SaMOG Inter-Chassis Session Recovery

This chapter describes the license-enabled inter-chassis session recovery feature on the SaMOG gateway.

Feature Description

SaMOG is capable of providing chassis-level and geographic-level redundancy and can recover fully created sessions in the event of a chassis failure.

The Cisco ASR 5x00 and virtualized platforms provide industry leading carrier class redundancy. The systems protects against all single points of failure (hardware and software) and attempts to recover to an operat ional state when multiple simultaneous failures occur.

The system provides several levels of system redundancy:

  • Under normal N+1 packet processing card hardware redundancy, if a catastrophic packet processing card failure occurs all affected calls are migrated to the standby packet processing card if possible. Calls which cannot be migrated are gracefully terminated with proper call-termination signaling and accounting records are generated with statistics accurate to the last internal checkpoint.
  • If the Session Recovery feature is enabled, any total packet processing card failure will cause a packet processing card switchover and all established sessions for supported call-types are recovered without any loss of session.

Even though Cisco provides excellent intra-chassis redundancy with these two schemes, certain catastrophic failures which can cause total chassis outages, such as IP routing failures, line-cuts, loss of power, or physical destruction of the chassis, cannot be protected by this scheme. In such cases, the SaMOG Inter-Chassis Session Recovery (ICSR) feature provides geographic redundancy between sites. This has the benefit of not only providing enhanced subscriber experience even during catastrophic outages, but can also protect other systems such as the RAN from subscriber reactivation storms.
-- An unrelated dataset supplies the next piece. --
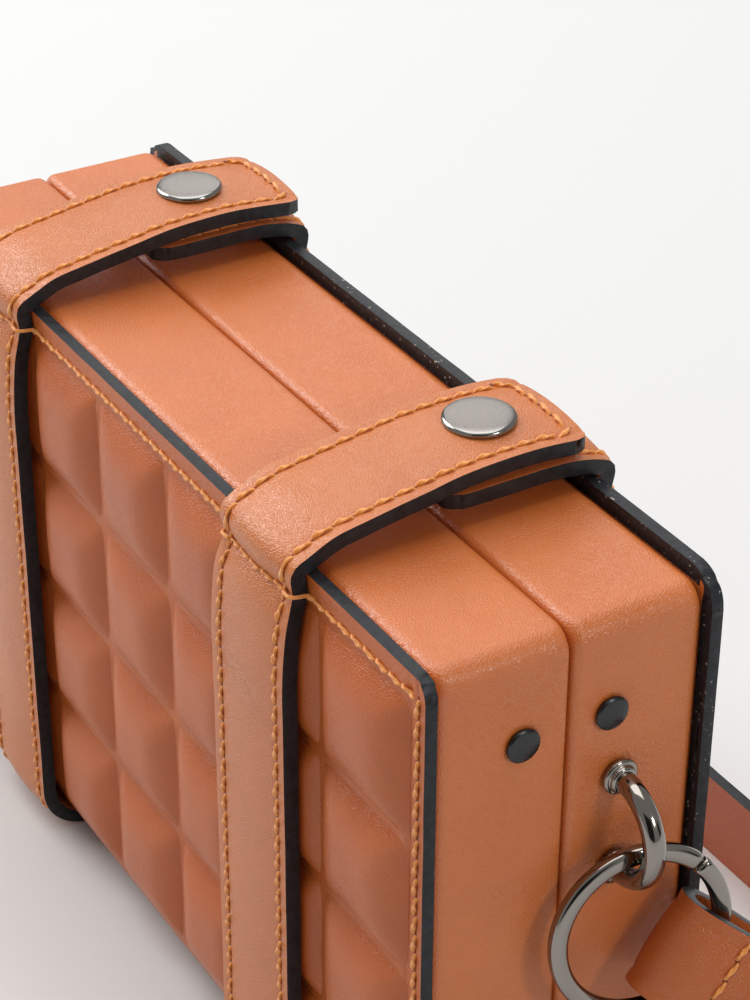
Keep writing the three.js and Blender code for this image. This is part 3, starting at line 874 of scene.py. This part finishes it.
def makeHalfBoxes():
    for half, facing in (("front", 1), ("back", -1)):
        shell = makeHalfBox(half, facing)
        pressEnd(shell, rivets[f"{half}Y"], rivets["z"], rivets["dentRadius"], rivets["dentDepth"])
        if half == "back":
            for sign in (-1, 1):
                z = bail["z"] + sign * bail["spread"]
                pressEnd(shell, bail["y"], z, bail["dentRadius"], bail["dentDepth"])
        settled(shell, f"{half}_half", "leather", f"{half}_half_box")
    print("half boxes made")


# Panels: boards whose lower edge turns under the box, and the padded squares in front
panels = {
    "frontCorner": 3.5,
    "backCorner": 6.5,
    "seamTop": 3.8,
    "seamSide": 2.0,
    "seamStart": 14,
    "grooveDepth": 0.18,
    "grooveWidth": 0.5,
    "gutterDepth": 0.45,
    "gutterWidth": 0.8,
    "uneven": 0.08,
    "boardCells": (120, 150),
    "boardCrowd": 0.85,
    "backRim": 2.6,
    "columns": 7,
    "rows": 4,
    "sideMargin": 4.4,
    "topMargin": 5.5,
    "rowPitch": 27.6,
    "padHeight": 3.7,
    "rampWidth": 9.0,
    "rampPower": 1.9,
    "crownShare": 0.16,
    "mitreRound": 1.6,
    "wrinkle": 0.12,
    "padUneven": 0.14,
    "pressReach": 3,
    "sink": 0.42,
    "cells": 22,
    "padCrowd": 0.8,
    "skin": 0.9,
}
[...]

ICSR allows for continuous call processing without interrupting subscriber services. This is accomplished through the use of redundant chassis. The chassis are configured as primary and backup with one being active and one in recovery mode. A checkpoint duration timer is used to control when subscriber data is sent from the active chassis to the inactive chassis. If the active chassis handling the call traffic goes out of service, the inactive chassis transitions to the active state and continues processing the call traffic without interrupting the subscriber session. The chassis determines which is active through a propriety TCP-based connection called a redundancy link. This link is used to exchange Hello messages between the primary and backup chassis and must be maintained for proper system operation.

How It Works

Inter-chassis Communication

Chassis configured to support ICSR communicate using periodic Hello messages. These messages are sent by each chassis to notify the peer of its current state. The Hello message contains information about the chassis such as its configuration and priority. A dead interval is used to set a time limit for a Hello message to be received from the chassis' peer. If the standby chassis does not receive a Hello message from the active chassis within the dead interval, the standby chassis transitions to the active state. In situations where the redundancy link goes out of service, a priority scheme is used to determine which chassis processes the session. The following priority scheme is used:

  • route modifier
  • chassis priority
  • SPIO MAC address

Checkpoint Messages

Checkpoint messages are sent from the active chassis to the inactive chassis at specific intervals and contain all the information needed to recreate the sessions on the standby chassis, if that chassis were to become active. Once a session exceeds the checkpoint duration, checkpoint data is collected on the session. The checkpoint parameter determines the amount of time a session must be active before it is included in the checkpoint message.


Important

For more information on inter-chassis session recovery support, refer to the Interchassis Session Recovery chapter in the System Administration Guide.


Limitations

This section identifies limitations, restrictions, and dependencies for the SaMOG ICSR feature:

  • In this release, ICSR support is available only for the following sessions types:
    • PMIPv6 access-type and GTPv2 network type sessions with DIAMETER-based authentication.
    • EoGRE access-type and GTPv2 network type sessions with DIAMETER-based authentication.
  • ICSR support is not available for recovering CDR information and SaMOG Local Breakout (LBO) sessions (flow-based and LBO Basic).
  • ICSR support is not available for multiple SaMOG services configuration.